Moehringer recently answered questions from Chapter 16 via email in advance of his appearance at the Southern Festival of Books, to be held in Nashville October 12-14.

Chapter 16: You were recently quoted as saying you became a journalist because you couldn’t figure out how to become a novelist. Now that you are a novelist, how would you characterize the process of writing Sutton as compared with the two bestselling memoirs you’ve written?

Moehringer: I decided early on that I’d have to use old habits to acquire new skills. So I approached Sutton first as a journalist. I dove headlong into the subject, spent months reading, traveling, doing interviews, just as if I was writing a profile of the bank robber. Then, like a memoirist, or a ghostwriter, I sat quietly with all that raw material, stewed over it for a long time, trying to channel my protagonist, to hear his voice, to get a feel for his heart and the through-lines of his narrative. Finally I let myself write as a novelist, meaning I let my imagination off the leash.

Chapter 16: You’ve said you’ve been captivated by Sutton since boyhood. What sparked your interest?

Moehringer: As a kid I was struck, and vaguely alarmed, that this hardcore criminal was the toast of New York. I kept thinking, Why is this man so brazen? Why is he not in jail? Also, I found it confusing that the mention of Sutton’s name often elicited a wry smile from the adults around me. Then, in 2008 and 2009, I felt a similar alarm and confusion about the bankers who caused the global financial crash. I found myself asking the same questions—Why are these men so brazen? Why are they not in jail?—while noting that no one ever smiled, wryly or otherwise, at the mention of the bankers’ names.
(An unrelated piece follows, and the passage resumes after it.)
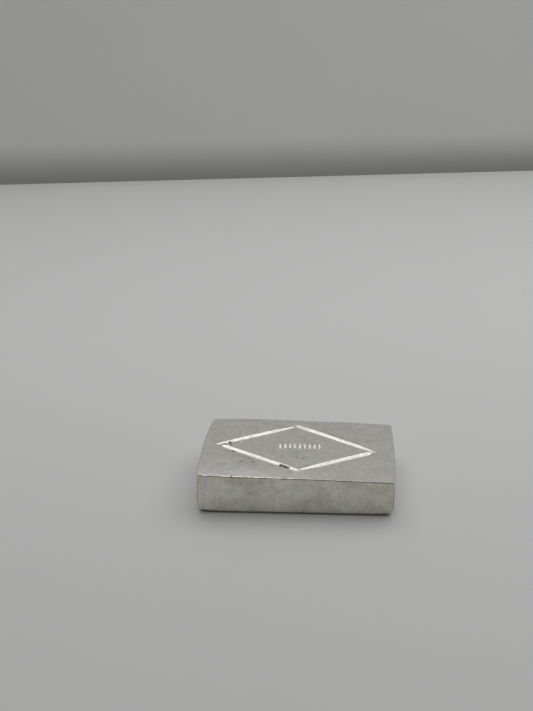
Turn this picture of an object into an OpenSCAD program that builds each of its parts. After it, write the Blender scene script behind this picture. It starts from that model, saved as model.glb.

So I wanted to explore the similarities and differences between people who rob banks and bankers who rob people. Turns out, Sutton is a much more likeable, sympathetic figure than any of the bankers who caused the crash. He certainly hurt fewer people.

Chapter 16: Given your exhaustive research into Willie Sutton’s criminal history, combing New York City Police Department and FBI records and interviewing his family and acquaintances, did this project feel as creatively liberating as you might have imagined writing a novel to be?

Moehringer: I did feel constrained at times by certain stubborn facts. But maybe a novelist is always constrained by something. Even characters you invent from whole cloth have limits, boundaries, parameters. There are always things your characters wouldn’t say, or do, no matter how much you might want them to. Structure, point of view, past tense, present tense—every choice you make as a novelist creates some degree of constraint because it precludes other choices. Working within constraints, but staying free and flowing creatively, seems like a big part of the whole task of writing a novel.

Chapter 16: You’ve characterized Sutton as the “Gandhi of gangsters.” If you could meet him at Dickens, the neighborhood bar that was so influential during your childhood, what’s the first question you’d ask him?

Moehringer: I’d ask him to read my novel and tell me what I got wrong.

Chapter 16: Sutton, you’ve noted, was a serious intellectual in addition to being a prolific thief. In your imagining of him, is there a deep philosophical underpinning to his career in crime, or are the two elements of his personality completely separate?

Moehringer: Many things drove him, but intellectually it wasn’t philosophy so much as it was esthetics. By all accounts Sutton was a serious reader, and by my reckoning he was also a frustrated writer, and I think he channeled his artistic, literary urges into his crimes. He went about robbing a bank, or escaping a prison, with the idea that it could be done with real artistry and craftsmanship. In one of his memoirs he even referred to his last prison break as his “masterpiece.” Maybe that’s why he fascinated so many writers, from Pete Hamill to Saul Bellow.

Chapter 16: What can we expect from you next? Do you think you’ll ever venture back into a traditional newspaper role again?

Moehringer: I love newspapers, so I’d never close that door. But right now my focus is magazines and books. I have an idea for the next novel, but it’s too early to talk about. It’s in the planning stage. I’m casing it, like a bank.